Temperature and Reaction Rate. Effect of temperature on the kinetic energy distribution of molecules in a sample
Catalyst:
A catalyst is a substance that increases the rate of a chemical reaction without undergoing any permanent change itself. It provides an alternative reaction pathway with lower activation energy, allowing reactants to convert into products more easily. Catalysts are essential in many chemical and biological reactions. They speed up reactions by lowering activation energy without being consumed in the process.
Examples,
1. Decomposition of Potassium Chlorate (KClO₃):
- When heated alone, KClO₃ decomposes slowly.
- In the presence of manganese dioxide (MnO₂), the reaction occurs rapidly, releasing oxygen (O₂).

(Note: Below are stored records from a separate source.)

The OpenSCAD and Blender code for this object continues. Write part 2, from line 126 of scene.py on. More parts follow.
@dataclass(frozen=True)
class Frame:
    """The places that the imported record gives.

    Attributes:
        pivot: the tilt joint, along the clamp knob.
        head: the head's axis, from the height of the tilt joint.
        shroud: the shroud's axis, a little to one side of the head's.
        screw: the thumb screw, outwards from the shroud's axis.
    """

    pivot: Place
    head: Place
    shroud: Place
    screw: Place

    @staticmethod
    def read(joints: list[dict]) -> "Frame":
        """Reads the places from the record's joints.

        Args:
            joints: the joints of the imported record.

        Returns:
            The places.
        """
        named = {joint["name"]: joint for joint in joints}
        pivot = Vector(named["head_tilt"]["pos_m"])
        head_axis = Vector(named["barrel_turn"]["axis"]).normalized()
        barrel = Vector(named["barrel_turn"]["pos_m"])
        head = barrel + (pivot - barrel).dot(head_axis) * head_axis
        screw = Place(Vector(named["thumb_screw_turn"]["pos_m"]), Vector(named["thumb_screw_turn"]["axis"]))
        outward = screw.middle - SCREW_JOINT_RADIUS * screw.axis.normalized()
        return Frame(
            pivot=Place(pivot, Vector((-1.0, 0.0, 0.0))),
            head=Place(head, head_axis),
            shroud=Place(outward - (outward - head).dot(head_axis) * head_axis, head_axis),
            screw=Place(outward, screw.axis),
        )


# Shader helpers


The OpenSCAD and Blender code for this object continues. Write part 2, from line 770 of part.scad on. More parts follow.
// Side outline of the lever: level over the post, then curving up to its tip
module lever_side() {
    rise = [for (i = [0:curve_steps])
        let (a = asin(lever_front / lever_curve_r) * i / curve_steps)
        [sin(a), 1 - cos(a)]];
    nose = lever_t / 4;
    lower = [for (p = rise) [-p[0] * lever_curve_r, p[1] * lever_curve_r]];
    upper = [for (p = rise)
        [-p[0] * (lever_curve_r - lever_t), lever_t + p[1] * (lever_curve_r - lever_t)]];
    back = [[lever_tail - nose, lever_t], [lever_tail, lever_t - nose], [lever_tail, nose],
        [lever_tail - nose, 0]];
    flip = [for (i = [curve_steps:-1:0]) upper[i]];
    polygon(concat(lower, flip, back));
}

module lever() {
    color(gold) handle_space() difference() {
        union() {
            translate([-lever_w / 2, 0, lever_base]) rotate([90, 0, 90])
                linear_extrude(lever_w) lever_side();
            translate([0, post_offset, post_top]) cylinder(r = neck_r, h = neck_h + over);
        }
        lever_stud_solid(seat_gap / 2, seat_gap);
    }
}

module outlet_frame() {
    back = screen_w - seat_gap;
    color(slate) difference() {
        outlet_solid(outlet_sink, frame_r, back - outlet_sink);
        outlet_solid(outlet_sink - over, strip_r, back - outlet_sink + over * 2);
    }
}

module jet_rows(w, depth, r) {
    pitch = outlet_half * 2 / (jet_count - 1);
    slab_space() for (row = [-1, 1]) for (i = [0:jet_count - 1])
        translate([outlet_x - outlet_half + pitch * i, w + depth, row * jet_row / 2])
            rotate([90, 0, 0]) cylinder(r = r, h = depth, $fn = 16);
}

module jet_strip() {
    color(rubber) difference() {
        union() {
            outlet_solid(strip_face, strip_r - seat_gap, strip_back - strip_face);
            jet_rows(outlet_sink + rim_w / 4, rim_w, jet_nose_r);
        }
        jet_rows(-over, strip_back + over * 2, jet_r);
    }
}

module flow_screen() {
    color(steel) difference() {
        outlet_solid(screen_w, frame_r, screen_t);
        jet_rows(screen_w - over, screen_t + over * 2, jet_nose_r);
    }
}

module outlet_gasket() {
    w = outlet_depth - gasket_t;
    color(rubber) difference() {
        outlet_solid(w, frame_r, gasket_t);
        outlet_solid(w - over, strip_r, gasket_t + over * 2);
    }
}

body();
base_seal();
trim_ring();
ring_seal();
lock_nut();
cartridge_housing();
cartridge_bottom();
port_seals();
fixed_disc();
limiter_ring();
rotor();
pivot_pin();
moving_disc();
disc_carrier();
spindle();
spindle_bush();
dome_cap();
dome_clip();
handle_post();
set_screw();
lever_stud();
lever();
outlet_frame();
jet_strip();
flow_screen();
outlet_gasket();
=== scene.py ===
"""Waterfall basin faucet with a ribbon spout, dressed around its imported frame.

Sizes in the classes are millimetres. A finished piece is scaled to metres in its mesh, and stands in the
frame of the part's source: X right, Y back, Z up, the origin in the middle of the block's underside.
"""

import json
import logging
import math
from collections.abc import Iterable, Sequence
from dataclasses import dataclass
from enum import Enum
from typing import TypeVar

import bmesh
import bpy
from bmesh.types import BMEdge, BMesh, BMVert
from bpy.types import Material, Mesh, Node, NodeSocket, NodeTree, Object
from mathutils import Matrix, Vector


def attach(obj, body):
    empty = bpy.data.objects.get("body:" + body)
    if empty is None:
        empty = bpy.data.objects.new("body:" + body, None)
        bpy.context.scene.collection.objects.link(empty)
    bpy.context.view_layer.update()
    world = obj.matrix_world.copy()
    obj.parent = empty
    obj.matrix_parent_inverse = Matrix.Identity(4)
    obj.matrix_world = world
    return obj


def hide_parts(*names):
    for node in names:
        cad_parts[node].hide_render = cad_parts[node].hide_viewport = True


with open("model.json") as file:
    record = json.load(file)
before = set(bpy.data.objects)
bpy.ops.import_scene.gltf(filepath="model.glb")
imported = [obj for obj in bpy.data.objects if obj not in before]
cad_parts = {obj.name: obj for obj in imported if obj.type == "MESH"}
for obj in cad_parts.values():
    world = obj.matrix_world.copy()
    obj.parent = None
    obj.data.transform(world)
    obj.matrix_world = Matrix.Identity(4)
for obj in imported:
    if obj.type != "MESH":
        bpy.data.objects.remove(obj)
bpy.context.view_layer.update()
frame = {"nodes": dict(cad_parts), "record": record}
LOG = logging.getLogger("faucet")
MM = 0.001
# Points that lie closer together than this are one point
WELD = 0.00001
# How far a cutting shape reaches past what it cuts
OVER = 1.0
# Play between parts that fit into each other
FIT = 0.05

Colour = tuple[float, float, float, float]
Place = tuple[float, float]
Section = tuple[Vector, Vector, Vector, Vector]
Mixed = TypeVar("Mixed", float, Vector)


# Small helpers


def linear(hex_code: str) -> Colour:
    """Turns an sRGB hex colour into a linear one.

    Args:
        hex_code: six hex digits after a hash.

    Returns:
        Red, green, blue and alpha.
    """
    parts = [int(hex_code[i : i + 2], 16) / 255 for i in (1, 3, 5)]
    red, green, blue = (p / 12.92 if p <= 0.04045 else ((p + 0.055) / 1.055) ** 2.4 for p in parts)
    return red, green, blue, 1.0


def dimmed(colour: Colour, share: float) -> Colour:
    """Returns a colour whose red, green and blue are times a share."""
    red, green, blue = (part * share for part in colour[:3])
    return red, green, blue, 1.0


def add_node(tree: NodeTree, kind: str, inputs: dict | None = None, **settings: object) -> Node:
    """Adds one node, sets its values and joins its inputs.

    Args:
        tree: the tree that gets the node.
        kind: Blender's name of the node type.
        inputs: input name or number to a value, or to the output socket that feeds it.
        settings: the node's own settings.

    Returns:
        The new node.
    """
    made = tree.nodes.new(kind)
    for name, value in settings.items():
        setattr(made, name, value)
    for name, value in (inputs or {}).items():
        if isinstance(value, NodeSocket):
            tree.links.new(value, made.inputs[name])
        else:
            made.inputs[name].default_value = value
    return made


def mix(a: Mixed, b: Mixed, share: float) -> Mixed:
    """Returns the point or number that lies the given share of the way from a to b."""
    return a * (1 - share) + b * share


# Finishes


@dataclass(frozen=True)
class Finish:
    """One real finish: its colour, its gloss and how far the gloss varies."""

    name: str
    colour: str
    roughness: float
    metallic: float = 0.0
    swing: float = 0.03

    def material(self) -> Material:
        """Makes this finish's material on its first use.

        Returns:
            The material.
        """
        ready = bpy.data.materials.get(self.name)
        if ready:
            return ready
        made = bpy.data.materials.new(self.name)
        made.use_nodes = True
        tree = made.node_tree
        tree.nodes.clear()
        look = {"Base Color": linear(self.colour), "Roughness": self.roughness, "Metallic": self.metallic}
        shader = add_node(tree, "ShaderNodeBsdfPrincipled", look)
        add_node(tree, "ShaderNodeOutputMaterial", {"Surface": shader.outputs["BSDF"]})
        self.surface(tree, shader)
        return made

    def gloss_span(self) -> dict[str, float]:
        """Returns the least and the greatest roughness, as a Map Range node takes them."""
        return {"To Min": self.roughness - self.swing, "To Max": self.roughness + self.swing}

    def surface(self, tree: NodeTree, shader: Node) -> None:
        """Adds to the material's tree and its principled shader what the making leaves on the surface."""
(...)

- MnO₂ remains unchanged after the reaction.
2. Decomposition of Hydrogen Peroxide (H₂O₂):
- H₂O₂ decomposes slowly at room temperature.
- Adding MnO₂ speeds up the reaction, breaking H₂O₂ into water and oxygen faster.
Types of Catalysts:
- Positive Catalysts: Increase the reaction rate (e.g., MnO₂ in KClO₃ decomposition).
- Negative Catalysts: Slow down the reaction by increasing activation energy.